More personal to us, Marda finished a class entitled “Epilogues: Perspectives in Conflict”.  The aims of the course are exploring the underlying cause of conflict, developing a culture of justice and human rights, and equipping citizens for peace building.  This ambitious project used interviews of 30 people, either victims or perpetrators of the Northern Ireland violence, to explore the topics of violence, loss, revenge, forgiveness, justice, and human rights.  The UN Declaration of Human Rights is used as the basis for discussion, and active citizenry is encouraged as the way forward.  Take a look at the website:  http://www.epilogues.net  
Through eight three-hour sessions, a group of 12 women at the Shankill Women’s Centre watched these video interviews and discussed the themes as they related to the Troubles.  This was facilitated by Jim Keyes, trained as a teacher now working full time on peace.  He was a 16 year old living in the Catholic side of Londonderry/Derry in 1972 at the time of Bloody Sunday.  He said his mother protected him from much of what happened by saying “there’s bother over in town”.  He said for the next 15 years he believed that the IRA caused Bloody Sunday.  There doesn’t seem to be much evidence for that although unionists still say, “don’t believe everything they tell you”.  This is the complexity of the situation: 30 years of targeted and indiscriminate mayhem, 3700 killed, the whole country traumatized, and still polarized.
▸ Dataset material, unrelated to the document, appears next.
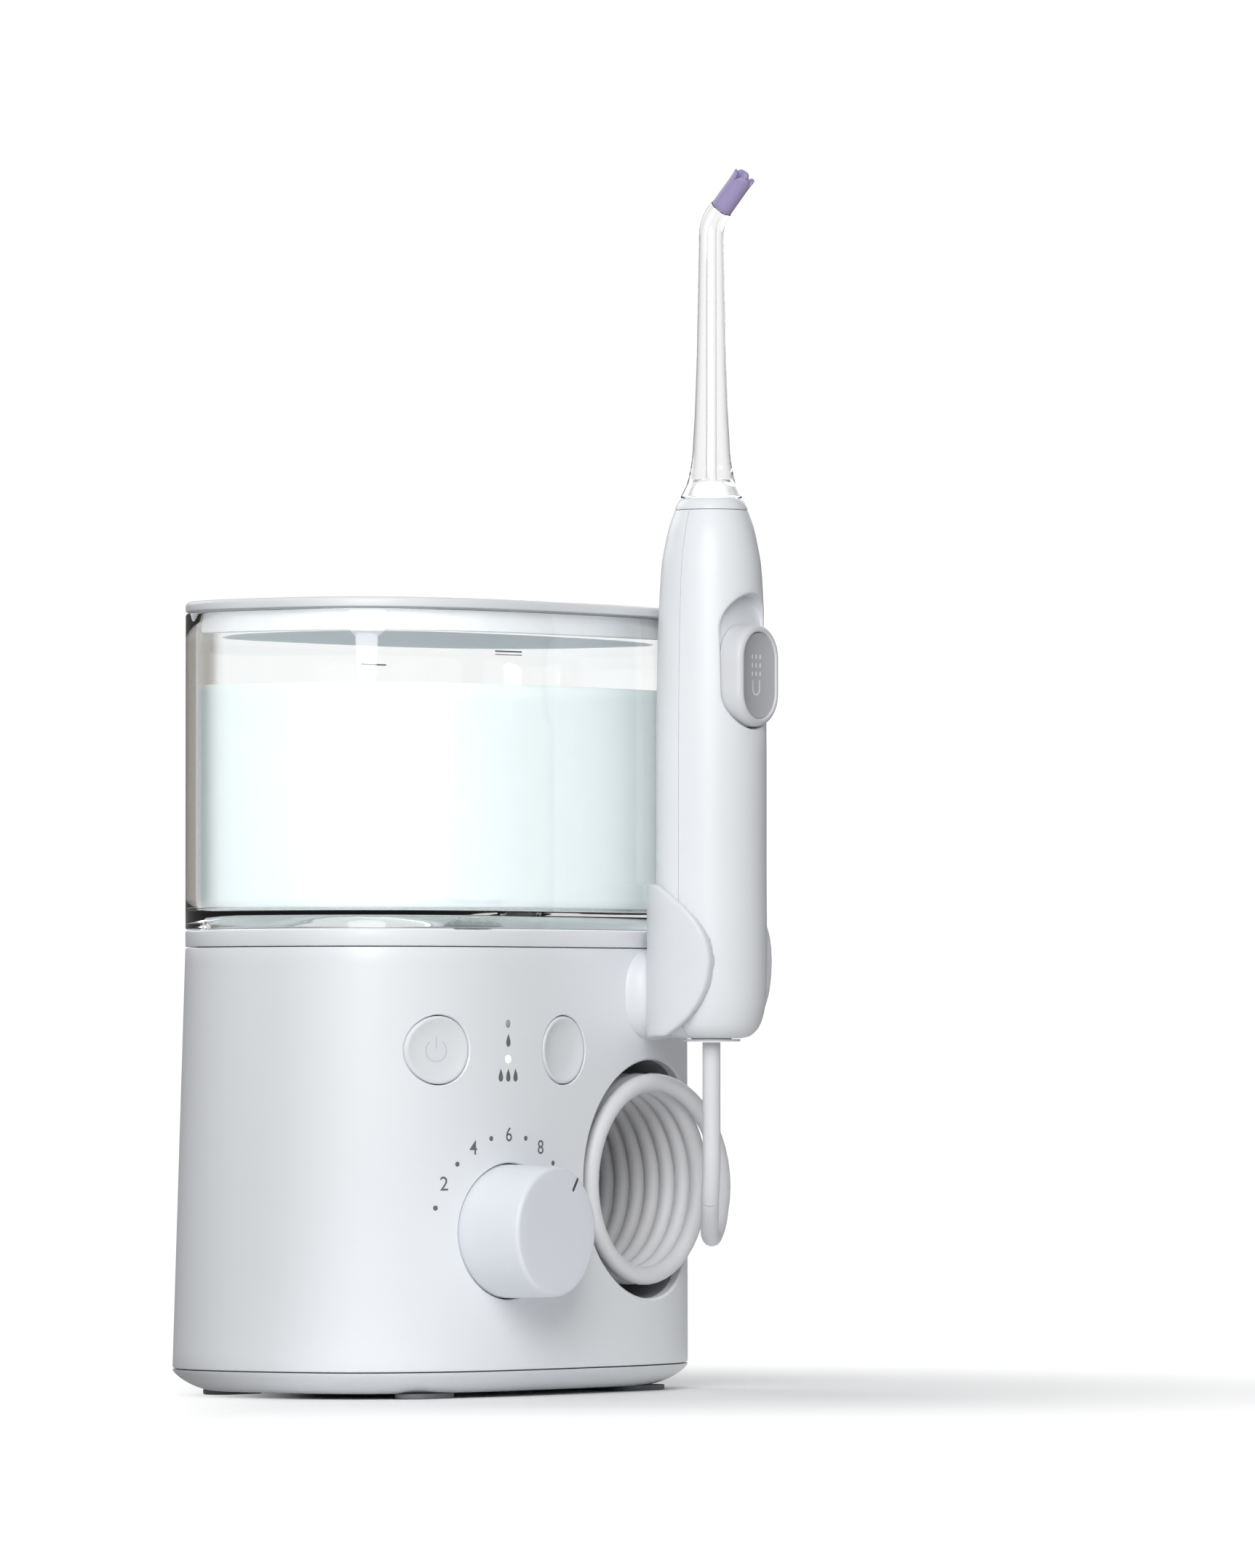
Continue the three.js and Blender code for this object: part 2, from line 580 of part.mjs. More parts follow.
function feedTube() {
  const { x, z } = KNOB;
  const path = [[x - 12.7, -31, z], [x - 15, -30.9, z - 0.4], [-46, -29, 38], [-51.5, -16, 30], [-50, 3, 22],
    [-36, 20, 17], [-5, 27, 17], [22, 25, 21], [BAY.x - 1, 19.5, 27.8], [BAY.x, 15, BAY.z - COIL.radius]];
  return pipe(through(path), 18, 2.2, 1.2, 6);
}

/** The barbed fitting through the back of the bay that joins hose and feed tube. */
function hoseFitting() {
  const z = BAY.z - COIL.radius;
  const profile = [[0.9, 3.9], [4.8, 3.9], [4.8, BAY.floor - 0.1], [2.9, BAY.floor - 0.1], [2.9, 9.6], [2, 9.6],
    [2, 14], [0.9, 14], [0.9, 3.9]];
  return turnedY(profile, BAY.x, z, 12);
}

function inletSeal() {
  const low = VALVE.seat + 2.2;
  const profile = [[3, low], [6, low], [6, low + 2.4], [3, low + 2.4], [3, low]];
  return turnedZ(profile, VALVE.x, VALVE.y, 14);
}

/** The mains supply: a board with its transformer and capacitor. */
function powerSupply() {
  const board = box([-20, 34, 34], [40, 35.6, 96]);
  const core = box([2, 19, 58], [24, 34.5, 78]);
  const winding = bar([13, 26.4, 54], [13, 26.4, 82], 6.5, 6.5, 14);
  const capacitor = bar([-10, 34.5, 76], [-10, 17, 76], 6, 6, 14);
  return join(board, core, winding, capacitor);
}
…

This class was a privilege to take.  The women attending and the facilitator are courageous and forthright.  They honestly listened and learned from the dialogue.  The project leader is skillful; the material was professional and revealing.  We hope to be involved in more work like this.

We continue to try to understand and adapt to the local culture.  Although we came with the advantage of speaking a common language and sharing a common western history, we are often tripped up by cultural differences.  Differences like the open ways of asking you in at anytime for a cuppa (tea and biscuits and a little “craic”) which we find wonderfully friendly.  Yet there are huge physical and metaphysical brick steel walls of separation from each other and from outsiders like us. 

We were warned before we came that we would be fine if we didn’t discuss politics.  Fine with us we don’t vote here and can’t keep up with the government.  We discover politics means the Troubles.  We now understand that the border is the only political issue.  We see that everyone is affected by their views of what happened and what is going to happen with the border.  Even though the people want to be open and are often forthright, the pain is deep, the walls go up, and the distrust remains. 

We are getting better at listening and practicing as best we can, hope, equality, humility, and the joy that Jesus Christ expressed.